I assume that such a fork, because one of the things it would be aiming for is consistency with expert knowledge -- without worshipping it, and adjudicating between experts so that all expert opinion is reflected properly -- and anonymity is probably inconsistent with this, would require that accounts would be real name identified (absent special permission that a community might allow for serious security reasons -- and I'd not allow such accounts any privileges other than to make suggestions and point to sources. A dozen such accounts would have no more weight than one.)
Citizendium should have gone this way! It's not too late, Larry! Properly done, this would make Citizendium, immediately, superior to Wikipedia.

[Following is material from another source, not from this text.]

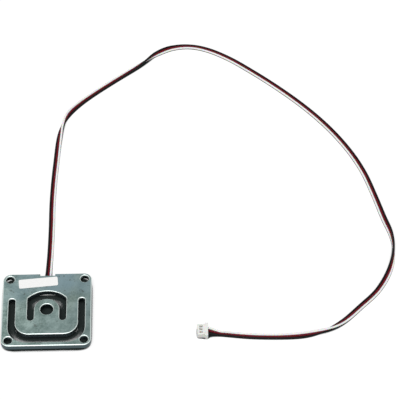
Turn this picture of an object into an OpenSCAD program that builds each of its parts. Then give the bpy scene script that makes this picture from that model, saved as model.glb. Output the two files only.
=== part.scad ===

I've described it elsewhere: The fork would automatically transfer all pages to the fork, but, once a fork page has been approved by the local process, changes from Wikipedia would become Pending Changes. Such pending pages, pending approval, would be flagged as unapproved, not considered reliable.
It's important that the local page not backslide; at every point, once a page has been locally approved (by whatever process, but it could be pretty efficient), it never goes backwards. If someone improves the Wikipedia page so that it's better -- again, according to local process -- then the Wikipedia revision becomes the local one, in toto or in part, as locally decided.
Unlike one of the prior forks, however, local process can independently improve pages. That might also be through Flagged Revisions, with a process for approval that isn't just "one trusted editor liked it."
A new community would need to face the basic problem with consensus process: if it takes a consensus to change, whenever the status quo favors a minority, consensus rule becomes minority rule.
I'm led inexorably to these principles:
1. Voting. Majority rule.
2. A community that values consensus, that sees a decision by a mere majority as unsatisfactory and only temporary, and needing some sort of continued consideration and effort to find a consensus solution.
3. Voting requires a defined set of eligible voters.
4. Voting requires an informed electorate. That is impossible as a routine matter for a large electorate. The classic solution is representation, the formation of empowered committees. Full electorate voting should be limited to situations where a major decision must be made, and consensus cannot be found at a lower level.
5. Long-term consideration of these problems led me to delegable proxy. Similar consideration, well over a century ago, led Lewis Carroll to what we now call Asset Voting.
6. If anyone wants to set up a truly representative system that does not require "parties" or "factions" to function, but which will function quite well in their presence, they should look at Asset Voting. It is trivially easy to set up and can be run as a "continuous election." It can be used with traditional peer assemblies, or with delegable proxy (where participation in high-level decision involves variable voting power, based on proxy assignments), or as a hybrid that routinely functions as if a peer assembly, but that can incorporate "tweaks" when low-level voters want to express something different from what their effective representative does.
7. Filtering is key. Process where anyone and everyone can fill pages with comments is doomed to gross inefficiency. It seems "democratic," but the effect is the opposite. However, it's possible to have systems where everyone is represented, and has a means of access that's filtered. In delegable proxy or Asset voting, the filter (for information flowing in both directions, though individuals can always bypass the filter for incoming information) is freely chosen.
8. My own organizational ideas are not crucial. There could be more than one fork, organized through different principles. I just think that my ideas are more likely to lead to success, but the proof will be in the pudding. I think they are powerful enough that there would be no need for more than one fork, if it's organized properly.